Monday, January 4, 2010

Smoking Gun? No, Just The Discovery Institute Instigating Persecution.

Oh the Discovery Institute is so invested in disseminating pseudoscience - in this case intelligent design - that it's making a giant hyperbolic issue out of the California Science Institutes refusal, unfortunately at the last minute, to show Darwin's Dilemma, a film that dresses up unprovable mythology in scientific language. My guess is that the scheduler heard the title and thought they were in for an excavation of Darwin, his methods, his studies, something fact based. Then when they found out that Darwin's Dilemma was really a religiously motivated attack on science they decided to pull the plug. Then got afraid that exactly what is happening now would happen.

Poor management, yes. "Tip of the proverbial iceberg?" Two forked assault on the first amendment? "Smoking gun?" Persecution of intelligent designers? They're kidding, right?

But the Discovery Institute, that well-funded, bully purveyor of religious ideology wrapped in science-ese, has a reason to make such a giant issue out of this whole situation. First, they get to claim the wronged position - My God! Violation of the Establishment clause! - and they posit themselves as great upholders of the law. Self-righteousness is what they do best and they are all a-glory with accusing the Science Center of denying "the people" access to information, even if it is at the core religious missionizing disguised as a National Geographic special.

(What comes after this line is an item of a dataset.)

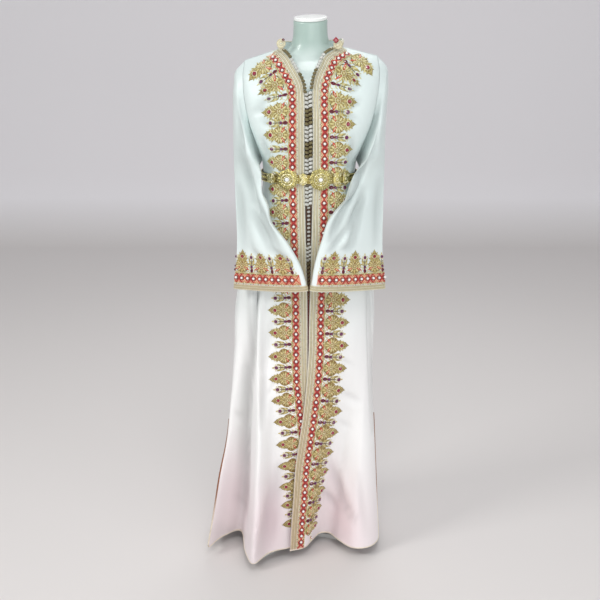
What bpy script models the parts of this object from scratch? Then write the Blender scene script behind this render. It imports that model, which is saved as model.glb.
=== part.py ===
"""Moroccan kaftan worn by a limbless dress form.

The cloth is drafted as the maker cuts it: two fronts, one back, two sleeves and a
stand collar, each a thin wall, with the braids, embroidered bands, cuff trims, knot
buttons, piping and metal belt laid on as pieces of their own.  Every outline comes
from short tables of stations that are read through one smooth curve.
"""
import math

import bmesh
import bpy
import numpy as np

# ---------------------------------------------------------------- driving sizes (metres)
WALL, SLEEVE_WALL = 0.0014, 0.0011   # thickness of the crepe
SEAM = 0.0003            # half of the gap left between two pieces at a seam
TRIM_LIFT = 0.0004       # gap between a panel and a trim lying on it
TRIM_EDGE = 0.0010       # a cuff trim ends this far inside its two rings
BRAID_WIDTH = 0.0200
BRAID_THICK = 0.0018
BAND_WIDTH = 0.0240      # trellis band beside the braid
BAND_THICK = 0.0012
PIPING = 0.0030          # diameter of the cord round the hems and slits
COLLAR_SEAM_Z = 1.488    # height of the collar seam at the side of the neck
COLLAR_HEIGHT = 0.027
COLLAR_THICK = 0.0024
COLLAR_LEAN = 0.006      # how far its top stands out over its foot
COLLAR_FOOT_GAP = 0.0012
COLLAR_COLUMNS = 25
NECK_SLANT = 0.16        # rise of the neck's cut end, per metre from front to back
SLIT_TOP = 0.43          # height where the side slits stand clearly open
TILT = 0.033             # the form stands with one shoulder this much higher, per metre
TILT_FROM, TILT_OVER = 1.15, 0.25
AXIS_X = 0.004           # centre of the neck and back
POLE_Y = 0.040           # the stand's pole is this far behind the draft's axis
FRONT_COLUMNS, BACK_COLUMNS, SLEEVE_SIDES = 18, 26, 24
HEAD_ROWS = (0.0, 0.12, 0.30, 0.52, 0.76, 1.0)   # sleeve rings between armhole and armpit
SLEEVE_ROWS = 8          # sleeve rings from there to the cuff's trims
CLOSED_DROP = (0.378, 0.290)   # where the rings close, at the inner and outer edge
CUFF_DROP = (0.638, 0.657)     # the cuff's edge, at the inner and outer edge
CUFF_BAND_RISE, CUFF_BRAID_RISE = 0.050, 0.018   # upper edges of the trims above it
ARMHOLE_GAP = 0.0005     # the sleeve starts this far out from the armhole's seam
SMOOTH_PASSES = 2        # smoothing of the directions along which a sleeve's wall is thick
HEAD_SWIFTNESS = 0.31    # the lower, the sooner a sleeve's columns leave the stations of the seam
LEAVE_POWER = 7.0        # the higher, the sooner a sleeve bulges as it leaves the seam
TRIM_SLANT_LIMIT = 1.6   # a trim is never stretched along a row by more than this

# Front edges: drop below the collar seam, edge of the left front, edge of the right
# front, its depth, and how far the right front laps over the left.
FRONT_EDGE = (
    # drop   left_x   right_x     y      lap
    (0.000, -0.0820, 0.0900, -0.0050, 0.0000),
    (0.012, -0.0640, 0.0560, -0.0500, 0.0000),
    (0.046, -0.0400, 0.0270, -0.0850, 0.0000),
    (0.092, -0.0160, 0.0096, -0.1080, 0.0000),
    (0.125, -0.0122, 0.0075, -0.1170, 0.0000),
    (0.200, -0.0118, 0.0092, -0.1260, 0.0000),
    (0.290, -0.0118, 0.0092, -0.1170, 0.0000),
    (0.346, -0.0115, 0.0092, -0.1090, 0.0000),
    (0.430, -0.0100, 0.0085, -0.1130, 0.0000),
    (0.530, -0.0075, 0.0065, -0.1210, 0.0000),
    (0.640, -0.0045, 0.0035, -0.1260, 0.0000),
    (0.750, -0.0030, 0.0008, -0.1240, 0.0000),
    (0.840, -0.0026, -0.0006, -0.1220, 0.0020),
    (0.930, -0.0010, -0.0062, -0.1200, 0.0045),
    (1.020, 0.0000, -0.0150, -0.1180, 0.0055),
    (1.100, 0.0000, -0.0258, -0.1160, 0.0060),
    (1.190, 0.0000, -0.0380, -0.1150, 0.0060),
    (1.290, 0.0000, -0.0444, -0.1130, 0.0060),
    (1.385, 0.0000, -0.0512, -0.1110, 0.0060),
    (1.455, 0.0010, -0.0545, -0.1100, 0.0060),
)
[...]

It's a real shame that organizations like Discovery aren't run out of existence for duping the gullible public into snuggling down in their own ignorance. Denying science isn't a very strong position to fight from unless you're doing so from a stage spied by the uneducated.

From the Discovery Institute's site:

There are two big stories arising from the California Science Center’s censorship last October of the pro-intelligent design film Darwin’s Dilemma. The first big story, which was the primary focus of a Los Angeles Times article last week, is the act of censorship itself. As an agency of state government in California, the Science Center is required to abide by the First Amendment’s guarantee of free speech. The Science Center didn’t have to rent its facilities to the public, but once it did so, as a government agency, it was legally obliged by the First Amendment to treat all citizens equally.

But there is another big story tied to the Science Center that hasn’t received sufficient attention yet: The Center’s illegal cover-up.

The California Science Center has flagrantly violated California’s open records law in an apparent effort to hide the real story behind its censorship of Darwin’s Dilemma. The Center’s evasion of the law is the reason for the open records lawsuit recently brought by Discovery Institute against the Center. In October, the Institute filed a comprehensive open records request demanding that the Science Center turn over all documents relating to its abrupt decision to cancel the privately-sponsored screening of Darwin’s Dilemma. In early November, the Science Center released 44-pages of documents in response to the records request. At that time, the Center assured Discovery Institute that it had turned over "all documents" and that "no documents have been withheld," apart from a few e-mail addresses that were redacted. The Science Center did not tell the truth. Discovery Institute independently obtained incriminating emails involving Center officials that should have been turned over by the Center but weren’t.

Most importantly, the Institute obtained a smoking-gun e-mail confirming that the censorship ofDarwin’s Dilemma was connected to the Science Center’s relationship with the Smithsonian Institution. In an Oct. 6 email to the American Freedom Alliance, Science Center Vice President Christine Sion specifically cited alleged damage to the Center’s “relationship with the Smithsonian” as the reason for canceling the Darwin’s Dilemma screening. In its open records request, Discovery Institute had asked for all documents relating to the screening cancellation that referenced the Smithsonian. The Christine Sion e-mail was clearly covered by that request and therefore should have been produced. It wasn’t. Another email from a Smithsonian official to the Science Center complaining about the screening was likewise suppressed.